● **EXERCISE**:
Only the lines from the start of the data through the one containing "return abs(edge.tangentAt(edge.FirstParameter).z) >" belong in your answer; return them exactly.

● **SUPPLIED MATERIAL**:

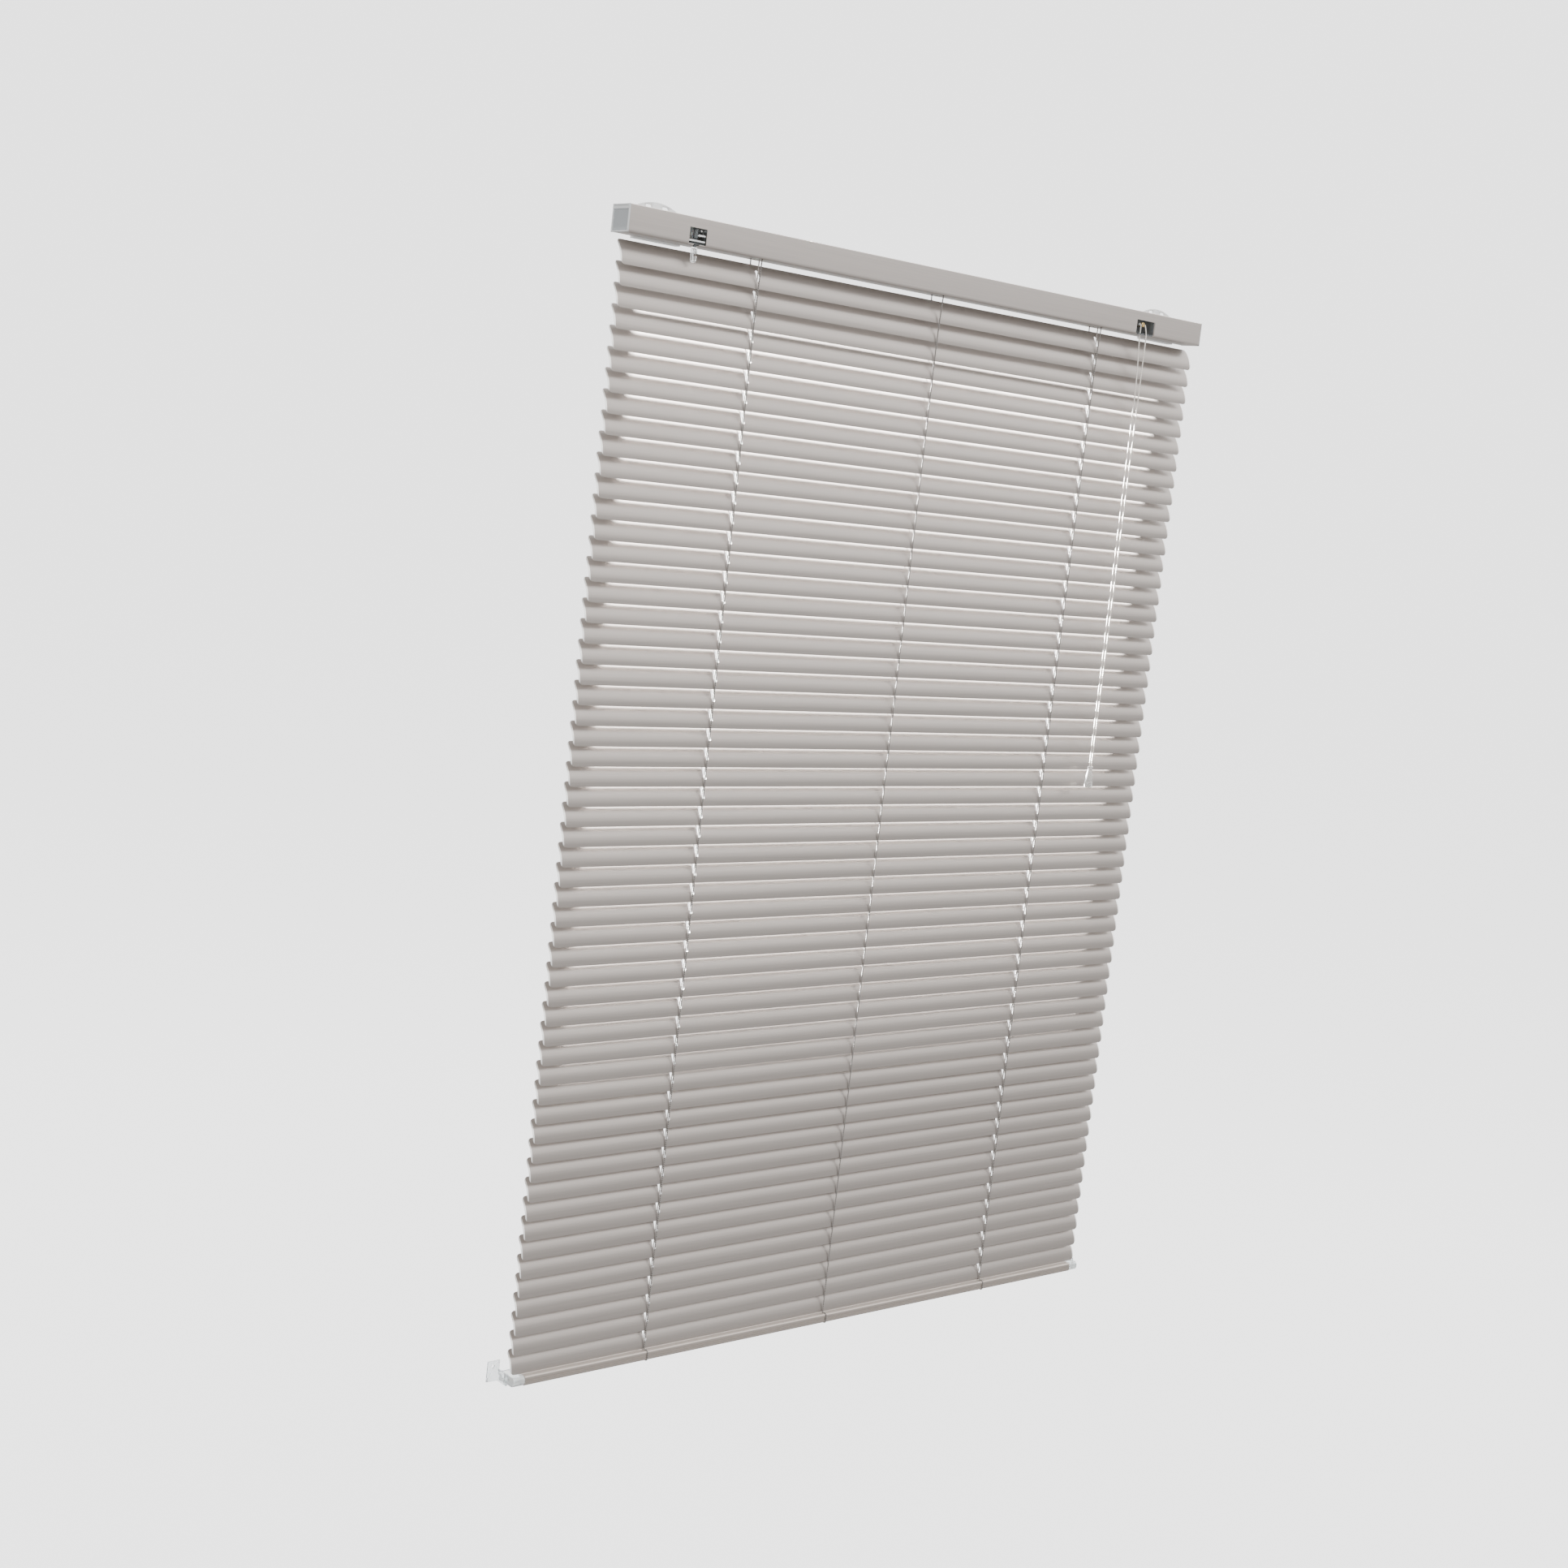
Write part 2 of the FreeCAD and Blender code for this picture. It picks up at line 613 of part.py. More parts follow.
def slat_height(index):
    """The middle of a slat, counted from 0 at the top."""
    return -size("first_drop") - index * size("slat_pitch")


def make_slats():
    """Curved slats with rounded corners and cord slots, each tilted about its own long middle line."""
    width = "slat_width"
    crown_radius = "((slat_width * slat_width / 4 + slat_crown * slat_crown) / (2 * slat_crown))"
    start = ("-slat_length / 2", "0", f"slat_crown - {crown_radius}")
    strip = cut(
        cylinder("x", start, crown_radius, "slat_length"),
        cylinder("x", start, f"{crown_radius} - slat_thick", "slat_length"),
    )
    blank = box(centred("0", "slat_length"), centred("0", width), ("-slat_crown", "3 * slat_crown"))

    def upright(middle, edge):
        return abs(edge.tangentAt(edge.FirstParameter).z) > 0.99

    slots = []
    for side in SIDES:
        place = f"({LADDERS[side]} + cord_aside)"
        flat = "(rout_length - rout_width)"
        low = ("-slat_crown", "3 * slat_crown")
        slots.append(box(centred(place, "rout_width"), centred("0", flat), low))
        for tip in (-1, 1):
            centre = (place, f"{tip} * {flat} / 2", "-slat_crown")
            slots.append(cylinder("z", centre, "rout_width / 2", "3 * slat_crown"))
    slat = cut(common(strip, rounded(blank, size("slat_corner"), upright)), *slots)
    slat.Label = "one_slat"
    doc.recompute()
    turn = FreeCAD.Rotation(DIRECTIONS["x"], size("slat_tilt"))
    bank = int(size("slats_per_bank"))
    count = int(size("slat_count"))
    for first in range(0, count, bank):
        last = min(first + bank, count)
        copies = []
        for index in range(first, last):
            copy = slat.Shape.copy()
            middle = FreeCAD.Vector(0, number(MIDDLE), slat_height(index))
            copy.Placement = FreeCAD.Placement(middle, turn)
            copies.append(copy)
        shaped(f"slats_{first + 1:02d}_to_{last:02d}", Part.makeCompound(copies))


def make_ladders():
    """Each ladder: two strings from its drum to the bottom rail, and a rung under every slat but the
    last, which lies on the bottom rail."""
    tilt = math.radians(size("slat_tilt"))
    reach = size("ladder_reach")
    middle = number(MIDDLE)
    foot = number(FOOT_TOP)
    below = size("slat_thick") + size("fit_gap") + size("rung_radius")
    for side, place in LADDERS.items():
        x = number(place)
        strands = []
        for way in SIDES.values():
            top = FreeCAD.Vector(x, middle + way * reach, 0)
            low = FreeCAD.Vector(x, middle + way * reach, foot)
            strands.append(straight_cord(low, top, size("string_radius")))
        for index in range(int(size("slat_count")) - 1):
            ends = []
            for way in SIDES.values():
                along = (way * reach - below * math.sin(tilt)) / math.cos(tilt)
                rise = along * math.sin(tilt) - below * math.cos(tilt)
                ends.append(FreeCAD.Vector(x, middle + way * reach, slat_height(index) + rise))
            strands.append(straight_cord(ends[0], ends[1], size("rung_radius")))
        shaped(f"ladder_{side}", strands[0].multiFuse(strands[1:]))


def make_bottom_rail():
    """The bottom rail: a closed steel section, clear end caps with pins, and a button under each ladder."""
    low = f"({FOOT_TOP} - foot_height)"
    painted = "(rail_length - 2 * foot_cap)"

    def long_edges(middle, edge):
        return along_x(edge)

    outer = box(centred("0", painted), centred(MIDDLE, "foot_depth"), (low, "foot_height"))
    inner = box(
        centred("0", f"{painted} + {2 * OVERSHOOT}"),
        centred(MIDDLE, "foot_depth - 2 * foot_wall"),
        (f"{low} + foot_wall", "foot_height - 2 * foot_wall"),
    )
    corner = size("foot_corner")
    tube = cut(
        rounded(outer, corner, long_edges),
        rounded(inner, corner - size("foot_wall"), long_edges),
    )
    holes = []
    for place in LADDERS.values():
        holes.append(cylinder("z", (place, MIDDLE, low), "button_stem + fit_gap", "2 * foot_wall"))
    for side in SIDES:
        holes.append(
            cylinder(
                "z",
                (f"{LADDERS[side]} + cord_aside", f"{MIDDLE} - cord_forward", f"{FOOT_TOP} - 2 * foot_wall"),
                "cord_radius + fit_gap",
                "3 * foot_wall",
            )
        )
    subpart("bottom_rail", cut(tube, *holes))
    for side, place in LADDERS.items():
        head = cylinder("z", (place, MIDDLE, f"{low} - button_height"), "button_radius", "button_height")
        stem = cylinder("z", (place, MIDDLE, low), "button_stem", "foot_height / 3")
        subpart(f"ladder_button_{side}", join(head, stem))
    for side, way in SIDES.items():
        make_foot_cap(side, way, low, painted, long_edges)
        make_hold_down(side, way, low)


def make_foot_cap(side, way, low, painted, long_edges):
    """A clear end cap: a block as big as the rail, a plug inside it and a pin outwards."""
    joint = f"({way} * {painted} / 2)"
    block = box(
        (f"{joint} + ({way} - 1) / 2 * foot_cap", "foot_cap"),
        centred(MIDDLE, "foot_depth"),
        (low, "foot_height"),
    )
    inside = "(foot_wall + fit_gap)"
    plug = box(
        (f"{joint} - ({way} + 1) / 2 * cap_plug", "cap_plug"),
        centred(MIDDLE, f"foot_depth - 2 * {inside}"),
        (f"{low} + {inside}", f"foot_height - 2 * {inside}"),
    )
    corner = size("foot_corner")
    pin_start = f"{way} * rail_length / 2 + ({way} - 1) / 2 * foot_pin_length"
    pin = cylinder("x", (pin_start, MIDDLE, FOOT_MIDDLE), "foot_pin_radius", "foot_pin_length")
    subpart(
        f"bottom_rail_end_cap_{side}",
        join(
            rounded(block, corner, long_edges),
            rounded(plug, corner - size("foot_wall"), long_edges),
            pin,
        ),
    )


def make_hold_down(side, way, low):
    """A clear bracket screwed to the window: a back plate and a cheek whose open slot takes the pin."""
    inner = f"({way} * (rail_length / 2 + 4 * fit_gap))"
    foot = f"{low} - hold_below"
    cheek = box(
        (f"{inner} + ({way} - 1) / 2 * hold_wall", "hold_wall"),
        ("-hold_depth", "hold_depth"),
        (foot, "foot_height + hold_below + hold_cheek"),
    )
    back = box(
        (f"{inner} + ({way} - 1) / 2 * hold_width", "hold_width"),
        ("-hold_wall", "hold_wall"),
        (foot, "foot_height + hold_below + hold_above"),
    )
    slot_radius = "(foot_pin_radius + fit_gap)"
    across = f"{inner} - hold_wall"
    slot = box(
        (across, "2 * hold_wall"),
        centred(MIDDLE, f"2 * {slot_radius}"),
        (FOOT_MIDDLE, "foot_height / 2 + hold_above"),
    )
    slot_foot = cylinder("x", (across, MIDDLE, FOOT_MIDDLE), slot_radius, "2 * hold_wall")
    screw = cylinder(
        "y",
        (f"{inner} + {way} * (hold_width + hold_wall) / 2", "-hold_wall", f"{FOOT_TOP} + hold_above / 2"),
        "hold_screw",
        "hold_wall",
    )
    subpart(f"hold_down_bracket_{side}", cut(join(cheek, back), slot, slot_foot, screw))


def check_and_write():
    """Stop at any object that failed, then write one STEP file for each sub-part."""
    doc.recompute()
    for piece in doc.Objects:
        if {"Invalid", "Error"} & set(piece.State):
            raise RuntimeError(f"{piece.Name} ({piece.Label}) did not build: {piece.State}")
    os.makedirs("parts", exist_ok=True)
    for label, piece in subparts.items():
        if piece.Shape.isNull() or not piece.Shape.isValid() or not piece.Shape.Solids:
            raise RuntimeError(f"{label} has no valid shape")
        piece.Shape.exportStep(f"parts/{label}.step")
    print(len(subparts), "sub-parts")


make_headrail()
for side, way in SIDES.items():
    make_end_cap(side, way)
    make_bracket(side, way)
make_tilt_rod()
for side, place in LADDERS.items():
    make_cradle(side, place)
make_tilter()
make_cord_lock()
make_tassel()
make_pull_cords()
make_lift_cords()
make_slats()
make_ladders()
make_bottom_rail()
check_and_write()
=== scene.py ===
import json
import math
import random

import bpy
from mathutils import Matrix, Vector

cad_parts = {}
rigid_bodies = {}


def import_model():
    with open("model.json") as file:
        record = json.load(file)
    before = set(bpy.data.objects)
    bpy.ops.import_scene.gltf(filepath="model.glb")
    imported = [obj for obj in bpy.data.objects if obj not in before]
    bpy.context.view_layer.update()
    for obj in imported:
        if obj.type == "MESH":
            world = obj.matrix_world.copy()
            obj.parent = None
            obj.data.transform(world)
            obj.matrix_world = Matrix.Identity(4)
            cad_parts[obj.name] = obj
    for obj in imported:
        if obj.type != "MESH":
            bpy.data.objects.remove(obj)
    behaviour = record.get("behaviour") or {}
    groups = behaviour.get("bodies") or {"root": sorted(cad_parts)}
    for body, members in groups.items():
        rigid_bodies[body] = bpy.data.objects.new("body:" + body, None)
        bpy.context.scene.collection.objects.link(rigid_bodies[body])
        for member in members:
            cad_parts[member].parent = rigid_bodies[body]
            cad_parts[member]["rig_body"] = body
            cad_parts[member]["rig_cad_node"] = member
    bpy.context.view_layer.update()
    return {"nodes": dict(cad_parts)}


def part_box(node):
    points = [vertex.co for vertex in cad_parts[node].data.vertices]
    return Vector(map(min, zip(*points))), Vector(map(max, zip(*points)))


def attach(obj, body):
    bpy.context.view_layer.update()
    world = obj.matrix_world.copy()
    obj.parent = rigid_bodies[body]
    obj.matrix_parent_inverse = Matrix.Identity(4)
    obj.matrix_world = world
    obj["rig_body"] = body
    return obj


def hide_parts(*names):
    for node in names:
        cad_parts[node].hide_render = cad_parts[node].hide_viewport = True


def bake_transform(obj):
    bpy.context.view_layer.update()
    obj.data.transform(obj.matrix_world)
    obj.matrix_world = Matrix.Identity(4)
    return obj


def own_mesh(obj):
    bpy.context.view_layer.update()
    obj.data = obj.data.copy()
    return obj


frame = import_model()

# --- Camera: a 51 mm lens to the left of the blind, a little below its headrail. ---
# The blind hangs plumb here, so the camera is rolled to show it as it leans on a tilted sash.
CAMERA_PLACE = Vector((-1.6001, -1.6871, -0.2274))
CAMERA_AIM = Vector((-0.1326, -0.0130, -0.5147))
CAMERA_ROLL = math.radians(6.38)
CAMERA_LENS_MM = 51.37
CAMERA_SENSOR_MM = 36.0
camera_data = bpy.data.cameras.new("camera")
camera_data.lens = CAMERA_LENS_MM
camera_data.sensor_width = CAMERA_SENSOR_MM
camera_data.clip_start = 0.05
camera = bpy.data.objects.new("camera", camera_data)
bpy.context.scene.collection.objects.link(camera)
bpy.context.scene.camera = camera
camera.matrix_world = (
    Matrix.Translation(CAMERA_PLACE)
    @ (CAMERA_AIM - CAMERA_PLACE).to_track_quat("-Z", "Y").to_matrix().to_4x4()
    @ Matrix.Rotation(CAMERA_ROLL, 4, "Z")
)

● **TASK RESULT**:
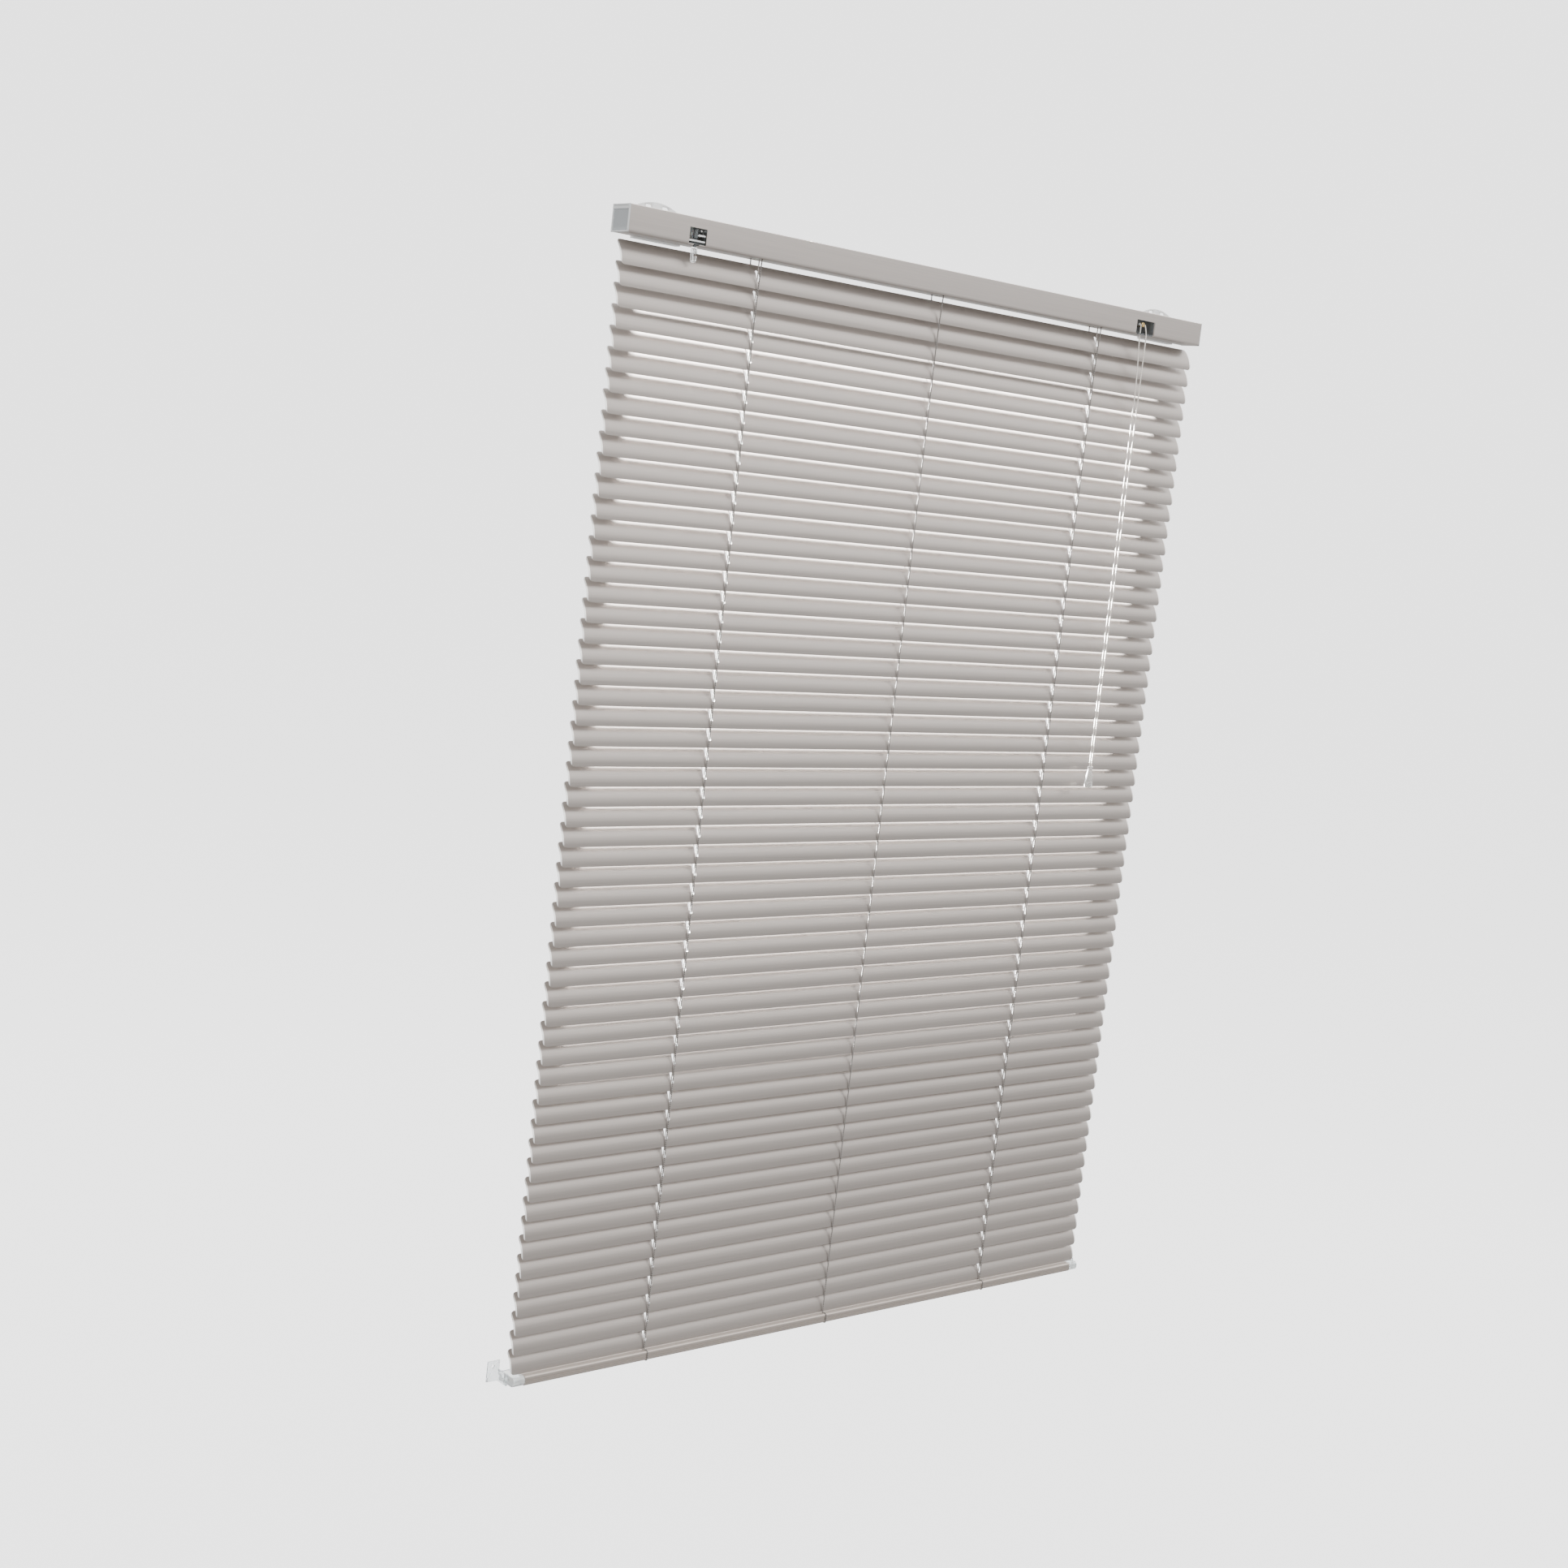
Write part 2 of the FreeCAD and Blender code for this picture. It picks up at line 613 of part.py. More parts follow.
def slat_height(index):
    """The middle of a slat, counted from 0 at the top."""
    return -size("first_drop") - index * size("slat_pitch")


def make_slats():
    """Curved slats with rounded corners and cord slots, each tilted about its own long middle line."""
    width = "slat_width"
    crown_radius = "((slat_width * slat_width / 4 + slat_crown * slat_crown) / (2 * slat_crown))"
    start = ("-slat_length / 2", "0", f"slat_crown - {crown_radius}")
    strip = cut(
        cylinder("x", start, crown_radius, "slat_length"),
        cylinder("x", start, f"{crown_radius} - slat_thick", "slat_length"),
    )
    blank = box(centred("0", "slat_length"), centred("0", width), ("-slat_crown", "3 * slat_crown"))

    def upright(middle, edge):
        return abs(edge.tangentAt(edge.FirstParameter).z) > 0.99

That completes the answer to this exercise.